*Exercise instructions*: Check every line below for the word "parts" and copy each one that has it.

--- BEGIN Data to use ---

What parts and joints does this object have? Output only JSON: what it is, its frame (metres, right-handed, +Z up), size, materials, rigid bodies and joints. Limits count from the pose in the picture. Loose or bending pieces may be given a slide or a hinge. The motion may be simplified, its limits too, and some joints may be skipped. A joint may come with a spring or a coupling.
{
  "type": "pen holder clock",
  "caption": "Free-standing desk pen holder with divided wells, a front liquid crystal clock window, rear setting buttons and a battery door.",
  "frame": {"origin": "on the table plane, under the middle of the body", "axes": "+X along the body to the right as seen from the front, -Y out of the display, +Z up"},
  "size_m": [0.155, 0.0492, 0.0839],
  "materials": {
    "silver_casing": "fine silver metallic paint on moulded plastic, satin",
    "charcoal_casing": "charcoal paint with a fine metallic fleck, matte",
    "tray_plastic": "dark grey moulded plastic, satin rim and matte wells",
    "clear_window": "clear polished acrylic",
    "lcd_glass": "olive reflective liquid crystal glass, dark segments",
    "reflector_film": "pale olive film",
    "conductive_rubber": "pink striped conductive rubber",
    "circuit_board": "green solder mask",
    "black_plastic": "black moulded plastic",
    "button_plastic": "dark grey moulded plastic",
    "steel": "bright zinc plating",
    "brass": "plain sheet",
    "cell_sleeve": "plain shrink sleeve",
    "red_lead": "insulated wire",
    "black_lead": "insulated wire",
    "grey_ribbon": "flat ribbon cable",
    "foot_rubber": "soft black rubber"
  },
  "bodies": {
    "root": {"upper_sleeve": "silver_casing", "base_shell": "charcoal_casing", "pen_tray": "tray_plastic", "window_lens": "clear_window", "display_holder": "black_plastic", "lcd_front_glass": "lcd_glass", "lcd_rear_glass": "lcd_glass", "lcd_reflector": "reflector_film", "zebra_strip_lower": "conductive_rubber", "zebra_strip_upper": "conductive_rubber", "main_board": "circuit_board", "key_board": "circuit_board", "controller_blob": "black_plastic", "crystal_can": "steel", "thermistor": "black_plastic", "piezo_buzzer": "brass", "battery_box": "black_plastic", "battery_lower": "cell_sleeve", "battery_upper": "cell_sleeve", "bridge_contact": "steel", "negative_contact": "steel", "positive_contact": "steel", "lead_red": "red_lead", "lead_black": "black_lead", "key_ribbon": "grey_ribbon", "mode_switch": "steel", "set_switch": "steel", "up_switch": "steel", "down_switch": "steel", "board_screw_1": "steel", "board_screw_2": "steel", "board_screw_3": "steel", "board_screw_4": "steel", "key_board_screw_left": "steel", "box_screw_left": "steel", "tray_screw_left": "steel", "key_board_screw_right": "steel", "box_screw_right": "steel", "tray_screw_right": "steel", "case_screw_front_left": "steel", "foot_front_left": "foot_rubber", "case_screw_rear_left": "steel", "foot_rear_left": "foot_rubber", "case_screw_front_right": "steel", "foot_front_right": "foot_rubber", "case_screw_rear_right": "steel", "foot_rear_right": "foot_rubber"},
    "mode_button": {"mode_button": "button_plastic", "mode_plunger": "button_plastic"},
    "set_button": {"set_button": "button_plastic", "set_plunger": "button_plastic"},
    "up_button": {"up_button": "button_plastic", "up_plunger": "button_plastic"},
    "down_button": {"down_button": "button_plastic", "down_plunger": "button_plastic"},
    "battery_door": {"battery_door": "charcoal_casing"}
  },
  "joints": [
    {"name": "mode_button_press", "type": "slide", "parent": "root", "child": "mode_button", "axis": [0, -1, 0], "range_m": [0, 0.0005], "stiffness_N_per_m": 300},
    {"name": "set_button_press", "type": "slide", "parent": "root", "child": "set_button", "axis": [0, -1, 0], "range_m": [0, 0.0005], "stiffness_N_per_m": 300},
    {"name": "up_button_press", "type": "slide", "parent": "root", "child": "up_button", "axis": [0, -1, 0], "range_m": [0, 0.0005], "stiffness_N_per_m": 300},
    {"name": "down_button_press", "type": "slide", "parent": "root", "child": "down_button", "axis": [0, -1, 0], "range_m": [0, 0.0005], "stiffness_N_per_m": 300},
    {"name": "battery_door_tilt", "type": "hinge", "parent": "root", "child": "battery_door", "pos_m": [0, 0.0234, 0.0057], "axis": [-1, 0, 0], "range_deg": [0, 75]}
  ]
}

--- END Data to use ---
--- BEGIN Data to use ---

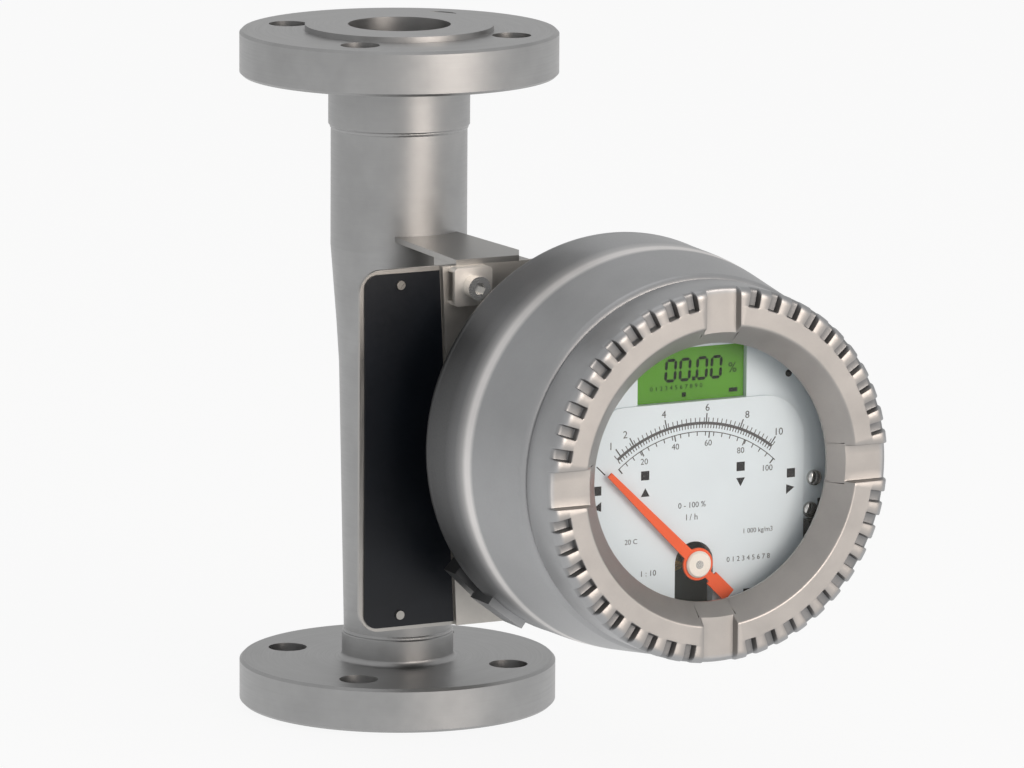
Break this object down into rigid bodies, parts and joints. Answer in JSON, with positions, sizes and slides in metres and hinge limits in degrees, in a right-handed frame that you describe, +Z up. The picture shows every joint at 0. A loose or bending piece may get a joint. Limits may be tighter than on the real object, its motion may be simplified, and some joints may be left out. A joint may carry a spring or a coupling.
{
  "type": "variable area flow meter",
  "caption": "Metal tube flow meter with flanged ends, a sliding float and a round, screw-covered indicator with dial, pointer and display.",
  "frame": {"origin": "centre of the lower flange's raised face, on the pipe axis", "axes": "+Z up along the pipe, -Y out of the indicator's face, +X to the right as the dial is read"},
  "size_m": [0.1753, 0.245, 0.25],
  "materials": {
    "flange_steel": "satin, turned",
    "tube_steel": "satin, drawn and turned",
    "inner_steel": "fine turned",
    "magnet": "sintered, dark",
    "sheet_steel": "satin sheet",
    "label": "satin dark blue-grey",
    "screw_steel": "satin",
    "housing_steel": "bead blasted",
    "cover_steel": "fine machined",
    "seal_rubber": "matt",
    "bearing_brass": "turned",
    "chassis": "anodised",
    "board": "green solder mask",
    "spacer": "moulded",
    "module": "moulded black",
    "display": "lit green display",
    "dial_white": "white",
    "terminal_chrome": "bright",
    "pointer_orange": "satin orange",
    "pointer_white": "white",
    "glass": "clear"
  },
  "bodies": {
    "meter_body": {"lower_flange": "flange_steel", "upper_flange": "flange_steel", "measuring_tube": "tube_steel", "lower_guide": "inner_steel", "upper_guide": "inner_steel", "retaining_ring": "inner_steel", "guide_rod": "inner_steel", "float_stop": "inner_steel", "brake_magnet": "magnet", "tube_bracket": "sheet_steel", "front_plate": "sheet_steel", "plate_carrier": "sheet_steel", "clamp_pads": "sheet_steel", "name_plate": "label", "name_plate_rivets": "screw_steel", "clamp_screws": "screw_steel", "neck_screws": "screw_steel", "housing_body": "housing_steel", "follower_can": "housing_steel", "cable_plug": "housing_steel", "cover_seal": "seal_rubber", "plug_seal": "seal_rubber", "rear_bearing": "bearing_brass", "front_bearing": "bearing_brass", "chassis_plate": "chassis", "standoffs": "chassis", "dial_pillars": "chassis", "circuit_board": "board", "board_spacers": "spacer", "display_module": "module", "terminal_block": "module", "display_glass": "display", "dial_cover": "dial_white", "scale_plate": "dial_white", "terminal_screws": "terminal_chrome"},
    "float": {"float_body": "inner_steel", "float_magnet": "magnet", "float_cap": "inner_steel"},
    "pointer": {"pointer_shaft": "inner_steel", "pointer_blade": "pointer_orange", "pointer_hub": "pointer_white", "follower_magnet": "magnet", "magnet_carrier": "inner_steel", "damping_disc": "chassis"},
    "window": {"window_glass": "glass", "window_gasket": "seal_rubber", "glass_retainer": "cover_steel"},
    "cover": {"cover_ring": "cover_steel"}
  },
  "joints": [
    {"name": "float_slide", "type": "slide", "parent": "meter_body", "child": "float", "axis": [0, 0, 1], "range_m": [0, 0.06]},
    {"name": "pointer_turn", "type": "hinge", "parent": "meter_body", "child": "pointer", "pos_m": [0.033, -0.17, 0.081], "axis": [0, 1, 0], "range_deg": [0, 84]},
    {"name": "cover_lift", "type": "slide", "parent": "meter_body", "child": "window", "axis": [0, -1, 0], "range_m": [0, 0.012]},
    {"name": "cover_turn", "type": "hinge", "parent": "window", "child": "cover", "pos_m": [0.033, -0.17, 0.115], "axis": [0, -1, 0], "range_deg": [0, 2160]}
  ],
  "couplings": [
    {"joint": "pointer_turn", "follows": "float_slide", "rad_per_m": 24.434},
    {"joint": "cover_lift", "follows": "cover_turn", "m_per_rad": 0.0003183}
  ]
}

--- END Data to use ---

*Written response*:
What parts and joints does this object have? Output only JSON: what it is, its frame (metres, right-handed, +Z up), size, materials, rigid bodies and joints. Limits count from the pose in the picture. Loose or bending pieces may be given a slide or a hinge. The motion may be simplified, its limits too, and some joints may be skipped. A joint may come with a spring or a coupling.
Break this object down into rigid bodies, parts and joints. Answer in JSON, with positions, sizes and slides in metres and hinge limits in degrees, in a right-handed frame that you describe, +Z up. The picture shows every joint at 0. A loose or bending piece may get a joint. Limits may be tighter than on the real object, its motion may be simplified, and some joints may be left out. A joint may carry a spring or a coupling.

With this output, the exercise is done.